• **WHAT THIS TASK INVOLVES**
Below, find each line holding "scene" and state how many there are, using the number alone.
--- start DATA BLOCK ---
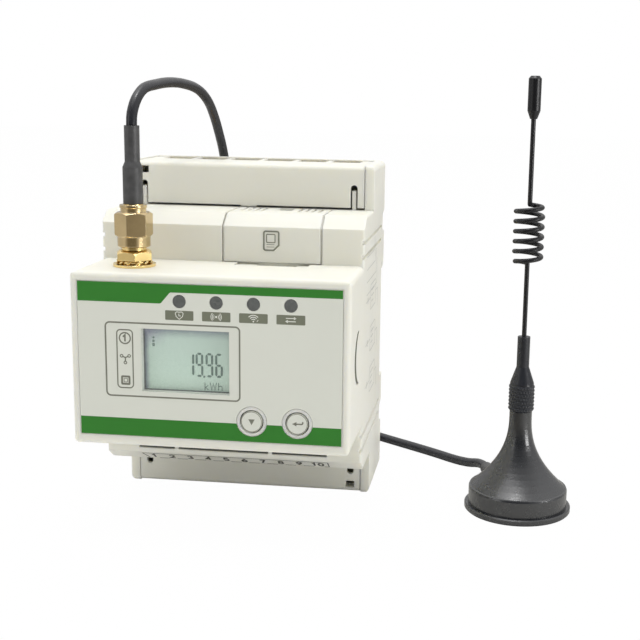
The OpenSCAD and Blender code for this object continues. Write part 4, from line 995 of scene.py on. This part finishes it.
def make_floor():
    """The floor: nearly plain white to the camera, with a painted reflection in warm greys where
    metals mirror it.
    """
    mesh = bpy.data.meshes.new("floor")
    bm = bmesh.new()
    bmesh.ops.create_grid(bm, x_segments=2, y_segments=2, size=3)
    bm.to_mesh(mesh)
    bm.free()
    floor = bpy.data.objects.new("floor", mesh)
    scene.collection.objects.link(floor)
    m, g = new_material("floor")
    path = g.add("ShaderNodeLightPath").outputs
    # Painted reflection: glossy rays alone see the floor darker before and behind the part than at
    # its sides.
    place = g.add("ShaderNodeSeparateXYZ", {0: g.coords()}).outputs
    aside, ahead = g.maths("ABSOLUTE", place[0]), g.maths("ABSOLUTE", place[1])
    ratio = g.maths("DIVIDE", aside, g.maths("ADD", aside, g.maths("ADD", ahead, 0.01)))
    painted_reflection = g.mix(g.spread(ratio, 0.0, 1.0, 0.32, 0.52),
                     (0.22, 0.20, 0.16, 1), (0.66, 0.65, 0.62, 1))
    tone = g.mix(path["Is Glossy Ray"], (0.88, 0.88, 0.88, 1), painted_reflection)
    matt = g.add("ShaderNodeBsdfDiffuse", {"Color": tone})
    white = g.add("ShaderNodeEmission", {"Color": WHITE, "Strength": 1.0})
    share = g.maths("MULTIPLY", path["Is Camera Ray"], 0.985)
    g.output(g.add("ShaderNodeMixShader",
                   {0: share, 1: matt.outputs[0], 2: white.outputs[0]}))
    mesh.materials.append(m)


def make_world():
    """White to the camera; as light, strong from above and behind and weak from the front."""
    world = bpy.data.worlds.new("studio")
    world.use_nodes = True
    g = Graph(world.node_tree)
    way = g.add("ShaderNodeSeparateXYZ", {0: g.add("ShaderNodeTexCoord").outputs["Generated"]})
    ahead = g.spread(way.outputs[1], 0.15, 1.1, -0.95, 0.1)
    tone = g.maths("MULTIPLY", g.spread(way.outputs[2], 0.30, 1.14, -0.1, 0.9), ahead)
    room = g.add("ShaderNodeBackground", {"Color": (1, 0.995, 0.98, 1), "Strength": tone})
    white = g.add("ShaderNodeBackground", {"Color": WHITE, "Strength": 1.0})
    path = g.add("ShaderNodeLightPath")
    g.output(g.add("ShaderNodeMixShader", {0: path.outputs["Is Camera Ray"], 1: room.outputs[0],
                                           2: white.outputs[0]}), "ShaderNodeOutputWorld")
    scene.world = world
    scene.view_settings.view_transform = "Standard"


def area_light(name, place, aim, size, watts):
    data = bpy.data.lights.new(name, "AREA")
    data.shape = "RECTANGLE"
    data.size, data.size_y = size
    data.energy = watts
    lamp = bpy.data.objects.new(name, data)
    scene.collection.objects.link(lamp)
    way = Vector(aim) - Vector(place)
    turn = way.to_track_quat("-Z", "Y").to_matrix().to_4x4()
    lamp.matrix_world = Matrix.Translation(place) @ turn


make_floor()
make_world()

AIM = (0.02, -0.01, 0.05)
area_light("key_top", (-0.15, -0.05, 0.95), AIM, (0.9, 0.7), 2.5)
area_light("top_shine", (0.03, -0.08, 0.85), (0.08, -0.02, 0.01), (0.2, 0.2), 1.3)
area_light("right_side", (0.95, -0.45, 0.10), (0.03, 0, 0.03), (0.4, 0.18), 2.5)
area_light("left_front", (-0.8, -0.7, 0.35), AIM, (0.4, 0.5), 0.85)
--- end DATA BLOCK ---
• **FINISHED TASK**
5